(3D code data)
•••
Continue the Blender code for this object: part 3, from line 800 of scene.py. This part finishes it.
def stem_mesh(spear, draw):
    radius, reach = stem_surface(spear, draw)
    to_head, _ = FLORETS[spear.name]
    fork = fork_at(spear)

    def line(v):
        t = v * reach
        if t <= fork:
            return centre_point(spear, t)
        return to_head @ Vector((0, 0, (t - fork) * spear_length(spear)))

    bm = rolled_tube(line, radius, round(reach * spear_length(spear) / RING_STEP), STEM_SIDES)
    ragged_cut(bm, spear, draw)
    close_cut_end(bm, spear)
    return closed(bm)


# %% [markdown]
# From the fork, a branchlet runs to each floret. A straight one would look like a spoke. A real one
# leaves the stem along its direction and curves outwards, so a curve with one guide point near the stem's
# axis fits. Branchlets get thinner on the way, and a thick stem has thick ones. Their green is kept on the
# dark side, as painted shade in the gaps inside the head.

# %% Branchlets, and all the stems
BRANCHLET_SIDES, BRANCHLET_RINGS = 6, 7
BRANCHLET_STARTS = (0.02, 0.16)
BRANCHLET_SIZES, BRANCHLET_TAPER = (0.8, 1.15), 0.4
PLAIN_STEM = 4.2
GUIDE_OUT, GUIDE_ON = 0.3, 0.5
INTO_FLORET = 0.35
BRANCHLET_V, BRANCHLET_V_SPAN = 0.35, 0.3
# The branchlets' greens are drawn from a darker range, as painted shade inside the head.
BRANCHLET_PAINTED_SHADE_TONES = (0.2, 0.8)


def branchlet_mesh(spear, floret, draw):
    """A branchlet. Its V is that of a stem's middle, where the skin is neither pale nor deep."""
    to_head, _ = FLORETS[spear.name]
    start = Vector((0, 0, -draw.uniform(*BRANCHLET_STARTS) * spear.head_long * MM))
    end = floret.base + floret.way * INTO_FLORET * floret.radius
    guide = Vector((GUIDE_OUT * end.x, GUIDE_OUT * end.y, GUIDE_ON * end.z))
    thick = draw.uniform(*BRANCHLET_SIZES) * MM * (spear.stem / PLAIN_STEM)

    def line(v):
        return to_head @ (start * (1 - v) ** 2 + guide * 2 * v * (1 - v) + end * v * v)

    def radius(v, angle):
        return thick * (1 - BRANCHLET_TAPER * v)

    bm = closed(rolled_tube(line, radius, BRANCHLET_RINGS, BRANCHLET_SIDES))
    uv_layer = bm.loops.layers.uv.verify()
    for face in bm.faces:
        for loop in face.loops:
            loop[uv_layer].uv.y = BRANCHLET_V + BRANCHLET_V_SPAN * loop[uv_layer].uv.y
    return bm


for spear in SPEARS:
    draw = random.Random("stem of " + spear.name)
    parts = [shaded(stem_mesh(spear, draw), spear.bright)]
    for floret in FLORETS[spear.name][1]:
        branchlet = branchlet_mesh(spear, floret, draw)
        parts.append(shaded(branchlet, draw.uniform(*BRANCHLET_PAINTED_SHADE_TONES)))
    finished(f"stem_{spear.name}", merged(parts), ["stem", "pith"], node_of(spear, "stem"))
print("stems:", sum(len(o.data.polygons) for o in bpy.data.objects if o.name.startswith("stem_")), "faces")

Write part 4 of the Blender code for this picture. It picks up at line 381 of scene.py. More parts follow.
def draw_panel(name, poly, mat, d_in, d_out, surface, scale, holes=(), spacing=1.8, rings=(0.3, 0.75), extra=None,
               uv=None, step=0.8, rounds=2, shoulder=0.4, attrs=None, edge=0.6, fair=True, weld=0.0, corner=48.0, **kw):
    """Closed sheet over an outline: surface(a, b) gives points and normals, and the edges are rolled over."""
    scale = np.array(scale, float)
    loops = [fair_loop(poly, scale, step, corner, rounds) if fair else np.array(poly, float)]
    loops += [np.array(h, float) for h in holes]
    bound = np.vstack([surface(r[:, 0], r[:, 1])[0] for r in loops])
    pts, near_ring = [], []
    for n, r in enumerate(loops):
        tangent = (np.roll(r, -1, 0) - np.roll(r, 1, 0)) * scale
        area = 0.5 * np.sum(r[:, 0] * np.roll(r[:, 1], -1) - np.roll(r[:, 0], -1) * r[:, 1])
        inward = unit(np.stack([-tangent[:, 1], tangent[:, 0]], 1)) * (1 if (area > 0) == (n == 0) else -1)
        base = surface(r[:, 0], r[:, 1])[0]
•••
#### [WHAT YOU NEED TO DO]
Return exactly the opening lines of the listing above, ending with the line that has "return closed(bm)".

#### [EXERCISE SOLUTION]
Continue the Blender code for this object: part 3, from line 800 of scene.py. This part finishes it.
def stem_mesh(spear, draw):
    radius, reach = stem_surface(spear, draw)
    to_head, _ = FLORETS[spear.name]
    fork = fork_at(spear)

    def line(v):
        t = v * reach
        if t <= fork:
            return centre_point(spear, t)
        return to_head @ Vector((0, 0, (t - fork) * spear_length(spear)))

    bm = rolled_tube(line, radius, round(reach * spear_length(spear) / RING_STEP), STEM_SIDES)
    ragged_cut(bm, spear, draw)
    close_cut_end(bm, spear)
    return closed(bm)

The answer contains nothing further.